How Automation Connects Finance, HR, And Operations
A strong finance workflow model defines how information enters finance and how it is validated. Employee onboarding costs can trigger payroll setup, cost center mapping, access approvals, and finance review. Procurement requests can move from operations to budget validation, purchase approval, invoice matching, and payment scheduling. Revenue updates can feed billing, cash forecasting, reconciliation, and management reporting. Month-end workflows can route accrual evidence, journal approvals, variance explanations, and audit support. Automation can handle routine checks and routing while finance teams focus on judgment, exceptions, and control.
What To Review Before Implementing Finance Workflow Automation
Leaders should assess workflow frequency, source systems, data quality, approval rules, compliance needs, and close calendar dependencies. Key questions include: which teams provide inputs, what fields are required, where errors appear, who approves exceptions, and which reports depend on the data. Integration planning should cover ERP, HRIS, procurement, banking, CRM, document repositories, and reporting systems. Security should cover role-based access because finance workflows often include employee information, supplier details, bank data, and confidential reporting.
Why Controls And Support Keep Finance Automation Reliable
Finance automation needs governance because small workflow errors can affect payments, close accuracy, tax reporting, and audit readiness. Approval logs, data validation, exception queues, change records, and monitoring dashboards are essential. Leaders should track missing inputs, ageing approvals, failed automation runs, reconciliation exceptions, close task delays, and rework. Support ownership is equally important because finance rules, reporting structures, system fields, and business calendars change. A workflow that is not maintained will slowly drift away from operational reality.
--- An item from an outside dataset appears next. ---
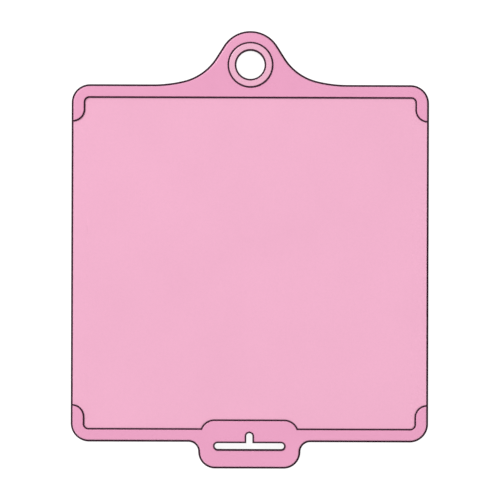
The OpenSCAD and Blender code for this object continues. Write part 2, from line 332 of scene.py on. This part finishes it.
def clear(e):
    """Edges that neither the eyelet's washer nor the slot liner's flange covers."""
    p = (e.verts[0].co + e.verts[1].co) / 2
    middle = (eyelet[0] + eyelet[1]) / 2
    by_eyelet = math.hypot(p.x - middle.x, p.y - middle.y) < (eyelet[1].x - eyelet[0].x) / 2 + 0.5 * MM
    low, high = liner
    return not by_eyelet and not (low.x < p.x < high.x and low.y < p.y < high.y)


base_tree = BVHTree.FromObject(nodes["base_board"], bpy.context.evaluated_depsgraph_get())
plate_low, plate_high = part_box("scoring_plate")
board_low, board_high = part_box("base_board")
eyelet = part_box("eyelet_washer")
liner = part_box("slot_liner")
wiper_low, wiper_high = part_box("top_wiper")
bumper_low, bumper_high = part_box("edge_bumper")


def on_rim(e):
    """Edges on the board's own outline: an upright face beside them looks away from the board."""
    mid = (e.verts[0].co + e.verts[1].co) / 2
    for f in e.link_faces:
        if abs(f.normal.z) < 0.1:
            return not over_board(mid + f.normal * 0.5 * MM)
    return False


def off_rim(e):
    return not on_rim(e)


def pocket_rim(e):
    """Edges of the waffle's pockets and of the bosses in them, told by an upright face under 2 mm high."""
    p = (e.verts[0].co + e.verts[1].co) / 2
    if max(abs(p.x - foot_at[0].x), abs(p.y - foot_at[0].y)) > 4 * rib_pitch:
        return False
    return any(abs(f.normal.z) < 0.1 and max(v.co.z for v in f.verts) < board_low.z + 2 * MM
               and min(v.co.z for v in f.verts) > board_low.z - 0.1 * MM for f in e.link_faces)


def over_board(p):
    """True where the base board is right below or above this point in plan."""
    return base_tree.ray_cast(Vector((p.x, p.y, 1.0)), Vector((0, 0, -1)))[0] is not None


for rail in ("top_rail", "bottom_rail"):
    refine(rail, rail + "_moulding", rail_pink, "rail_pink", "board",
           (both(level(rail_top), clear, on_rim), 1.1 * MM, 5),
           (both(level(rail_top), clear, off_rim), 0.55 * MM, 3),
           (both(level(rail_foot), clear, on_rim), 0.22 * MM, 2))

refine("base_board", "base_board_moulding", back_pink, "rail_pink", "board",
       (both(level(board_high.z), clear, on_rim), 0.22 * MM, 2),
       (both(level(board_low.z), pocket_rim), 0.35 * MM, 2))


def grooved_plate(name, material):
    """The sheet with softened rims, and its score grooves cut right through them from side to side."""
    bm = clean_copy("scoring_plate")
    roots = [v.co for v in bm.verts if plate_low.z + 0.1 * MM < v.co.z < plate_high.z - 0.1 * MM]
    lines = sorted({round(p.x, 5) for p in roots})
    depth = max(p.z for p in roots) - plate_low.z
    bmesh.ops.delete(bm, geom=[f for f in bm.faces if f.normal.z < 0.999], context="FACES")
    grown = bmesh.ops.extrude_face_region(bm, geom=bm.faces[:])["geom"]
    for part in grown:
        if isinstance(part, bmesh.types.BMVert):
            part.co.z = plate_low.z
    bmesh.ops.recalc_face_normals(bm, faces=bm.faces[:])
    round_edges(bm, [e for e in bm.edges if e.verts[0].co.z == e.verts[1].co.z], 0.4 * MM, 3)
    sheet = in_scene("sheet", mesh_from(bm, "sheet"))
    plough = in_scene("plough", mesh_from(vee_bars(lines, depth), "plough"))

    cut = sheet.modifiers.new("grooves", "BOOLEAN")
    cut.operation = "DIFFERENCE"
    cut.solver = "EXACT"
    cut.object = plough
    bm = bmesh.new()
    bm.from_object(sheet, bpy.context.evaluated_depsgraph_get())
    for obj in (sheet, plough):
        bpy.data.meshes.remove(obj.data)
    settle(bm)
    place(mesh_from(bm, name), name, material, "plate_pink", "plate", "scoring_plate")


def vee_bars(lines, depth):
    """Three-sided bars along Y at each x in lines. They cut to depth and reach out past the plate."""
    bm = bmesh.new()
    over = 1 * MM
    corners = ((-depth - over, -over), (depth + over, -over), (0, depth))
    for x in lines:
        ends = [[bm.verts.new((x + dx, y, plate_low.z + dz)) for dx, dz in corners]
                for y in (plate_low.y - over, plate_high.y + over)]
        (a, b, c), (d, e, f) = ends
        for face in ((a, b, c), (f, e, d), (b, a, d, e), (c, b, e, f), (a, c, f, d)):
            bm.faces.new(face)
    bmesh.ops.recalc_face_normals(bm, faces=bm.faces[:])
    return bm


grooved_plate("scoring_plate_sheet", plate_pink)

for wiper in ("top_wiper", "bottom_wiper"):
    refine(wiper, wiper + "_strip", plum_soft, "plum_rubber", "board",
           (level(wiper_high.z), 0.28 * MM, 3), (level(wiper_low.z), 0.28 * MM, 3))

refine("edge_bumper", "edge_bumper_ring", plum_soft, "plum_rubber", "board",
       (both(level(bumper_high.z), on_rim), 0.45 * MM, 3),
       (both(level(bumper_low.z), on_rim), 0.35 * MM, 3))
refine("slot_liner", "slot_liner_sleeve", plum_soft, "plum_rubber", "board",
       (level(liner[1].z), 0.22 * MM, 3), (level(liner[0].z), 0.2 * MM, 2))


def turned(node, name, material, slot, profile):
    """A ring turned about the eyelet's axis from a closed profile of (radius, height) in metres."""
    bm = bmesh.new()
    steps = 144
    rings = []
    for i in range(steps):
        a = 2 * math.pi * i / steps
        rings.append([bm.verts.new((hole.x + r * math.cos(a), hole.y + r * math.sin(a), z))
                      for r, z in profile])
    for i in range(steps):
        here, there = rings[i], rings[(i + 1) % steps]
        for j in range(len(profile)):
            k = (j + 1) % len(profile)
            bm.faces.new((here[j], there[j], there[k], here[k]))
    bmesh.ops.recalc_face_normals(bm, faces=bm.faces[:])
    place(mesh_from(bm, name), name, material, slot, "board", node)


def round_over(r, z, radius, start, end, steps=6):
    """Points of a rounded corner about (r, z), from one angle to another in degrees."""
    turns = [math.radians(start + (end - start) * i / steps) for i in range(steps + 1)]
    return [(r + radius * math.cos(a), z + radius * math.sin(a)) for a in turns]


front_low, front_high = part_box("eyelet_front")
back_low, back_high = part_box("eyelet_back")
hole = (eyelet[0] + eyelet[1]) / 2
bore = mounts["hanging_hole"]["dims"]["r_mm"] * MM
wall = 1.5 * MM                          # thickness of each barrel
seat = eyelet[1].z                       # the washer's top, where the front flange sits
front_r = (front_high.x - front_low.x) / 2
back_r = (back_high.x - back_low.x) / 2
front_bore = bore + wall + 0.05 * MM
turned("eyelet_washer", "eyelet_washer_disc", plum_soft, "plum_rubber",
       [(front_bore + wall + 0.1 * MM, eyelet[1].z), (front_bore + wall + 0.1 * MM, eyelet[0].z),
        (back_r, eyelet[0].z)] + round_over(back_r - 0.2 * MM, eyelet[1].z - 0.2 * MM, 0.2 * MM, 0, 90, 4))
turned("eyelet_front", "eyelet_front_cap", ring_pink, "plate_pink",
       [(front_bore, front_low.z + 0.4 * MM), (front_bore + 0.4 * MM, front_low.z),
        (front_bore + wall, front_low.z), (front_bore + wall, seat), (front_r - 0.15 * MM, seat)]
       + round_over(front_r - 0.75 * MM, front_high.z - 0.75 * MM, 0.75 * MM, 0, 90)
       + round_over(front_bore + 0.35 * MM, front_high.z - 0.35 * MM, 0.35 * MM, 90, 180, 4))
turned("eyelet_back", "eyelet_back_barrel", plum_hard, "plum_plastic",
       round_over(bore + 0.5 * MM, back_high.z - 0.5 * MM, 0.5 * MM, 180, 90)
       + round_over(bore + wall - 0.25 * MM, back_high.z - 0.25 * MM, 0.25 * MM, 80, 0, 3)
       + [(bore + wall, board_low.z), (back_r - 0.3 * MM, board_low.z)]
       + round_over(back_r - 0.3 * MM, back_low.z + 0.3 * MM, 0.3 * MM, 0, -90, 4)
       + round_over(bore + 0.5 * MM, back_low.z + 0.5 * MM, 0.5 * MM, 270, 180, 5))
for rail in ("top_rail", "bottom_rail"):
    refine(rail + "_screws", rail + "_screw_set", steel, "screw_steel", "board")
for foot in ("foot_middle", "foot_upper_left", "foot_upper_right", "foot_lower_left", "foot_lower_right"):
    refine(foot, foot + "_pad", plum_soft, "plum_rubber", "board", (level(0.0), 0.15 * MM, 2))

# ------------------------------------------------------------------- studio

mesh = bpy.data.meshes.new("studio_floor")
side = 40.0
mesh.from_pydata([(-side, -side, 0), (side, -side, 0), (side, side, 0), (-side, side, 0)], [], [(0, 1, 2, 3)])
floor = in_scene("studio_floor", mesh)
g = Graph("studio_floor", Base_Color=(0.30, 0.30, 0.30, 1.0), Roughness=0.9, Specular_IOR_Level=0.1,
          Emission_Color=(1.0, 1.0, 1.0, 1.0))
# the floor looks white, and lights the object more softly than it looks
g.set(Emission_Strength=g.ramp(g.add("ShaderNodeLightPath").outputs["Is Camera Ray"], 0.0, 1.0, 0.58, 0.90))
# seen from below it isn't there
below = g.add("ShaderNodeNewGeometry").outputs["Backfacing"]
nothing = g.add("ShaderNodeBsdfTransparent").outputs[0]
either = g.add("ShaderNodeMixShader", {0: below, 1: g.shader.outputs[0], 2: nothing})
g.put(g.tree.nodes["Material Output"].inputs["Surface"], either.outputs[0])
mesh.materials.append(g.mat)
floor.visible_shadow = False

world = bpy.data.worlds.new("studio")
bpy.context.scene.world = world
world.use_nodes = True
background = world.node_tree.nodes["Background"]
background.inputs["Color"].default_value = (1.0, 1.0, 1.0, 1.0)
# the backdrop is white, while the light that it gives is softer
direct = world.node_tree.nodes.new("ShaderNodeLightPath").outputs["Is Camera Ray"]
strength = world.node_tree.nodes.new("ShaderNodeMapRange")
strength.inputs["To Min"].default_value = 0.44
strength.inputs["To Max"].default_value = 1.0
world.node_tree.links.new(direct, strength.inputs["Value"])
world.node_tree.links.new(strength.outputs["Result"], background.inputs["Strength"])


def soft_light(name, at, size, power):
    """A square lamp that faces the board."""
    lamp = bpy.data.lights.new(name, "AREA")
    lamp.shape = "SQUARE"
    lamp.size = size
    lamp.energy = power
    obj = in_scene(name, lamp)
    obj.location = at
    obj.rotation_euler = (-Vector(at)).to_track_quat("-Z", "Y").to_euler()
    obj.visible_camera = False


soft_light("key", (-3.4, 3.0, 5.2), 2.6, 318)
soft_light("fill", (3.2, -2.6, 5.2), 4.0, 121)
soft_light("under_key", (-2.6, -2.2, -1.8), 1.4, 50)
soft_light("under_fill", (1.6, 1.4, -2.2), 2.4, 8)

cam = bpy.data.cameras.new("camera")
cam.lens = 400.0
cam.sensor_width = 36.0
cam.clip_start = 0.1
cam.clip_end = 100.0
span = 0.4628          # width of the view at the rails' top face
cam_obj = in_scene("camera", cam)
cam_obj.location = (0.07 * MM, -0.19 * MM, rail_top + span * cam.lens / cam.sensor_width)
cam_obj.rotation_euler = (0, 0, math.radians(0.178))
bpy.context.scene.camera = cam_obj
bpy.context.scene.view_settings.view_transform = "Standard"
Cross-Functional Signals Finance Should Monitor
Finance workflow automation should give leaders visibility into the upstream delays that affect finance outcomes. Useful signals include late payroll inputs, missing purchase approvals, delayed delivery confirmations, incomplete vendor data, ageing reimbursement requests, unresolved reconciliation items, and close tasks waiting for non-finance owners. These measures help finance avoid becoming the last team blamed for delays created earlier in the process. They also support better conversations with HR, operations, procurement, and delivery leaders because the workflow data shows exactly where the dependency is failing.
This visibility is important because finance transformation often fails outside the finance function. When upstream teams understand how their delays affect close, cash, reporting, or compliance, workflow automation becomes a shared operating discipline rather than a finance-only project.
That shared visibility improves planning during payroll cycles, procurement peaks, reporting deadlines, and month-end close pressure.
Before deadlines.
How Neotechie Can Help
Neotechie helps organizations automate finance workflows that depend on HR, operations, procurement, and other business teams. The team can support process discovery, workflow design, RPA implementation, integrations, exception handling, governance reporting, and automation operations across finance, HR, operational support, tax, audit, and regulatory reporting use cases. Neotechie works across leading RPA and automation platforms, including Automation Anywhere, UiPath, and Microsoft Power Automate. To evaluate cross-functional finance workflows for automation, Explore Neotechie’s automation services.
Conclusion
Finance workflow automation succeeds when it manages the full operating flow, not only the accounting task. Leaders should connect upstream inputs, approvals, validation, reporting, and support into one governed model. If finance teams are still chasing inputs across departments, Neotechie can help design automation that improves control and reliability across the workflow.
Frequently Asked Questions
Q. Which finance workflows depend most on HR and operations?
Common examples include payroll inputs, employee reimbursements, procurement approvals, project expenses, revenue updates, accrual evidence, and month-end reporting. These workflows often slow down when ownership and data requirements are unclear.
Q. Can finance workflow automation support month-end close?
Yes, it can help route close tasks, collect evidence, validate inputs, prepare reports, and track approvals. It should be designed around the close calendar, control requirements, and exception handling process.
Q. What controls are important in finance automation?
Important controls include role-based access, approval logs, data validation, audit trails, segregation of duties, exception queues, and monitoring. These controls help protect accuracy and audit readiness after go-live.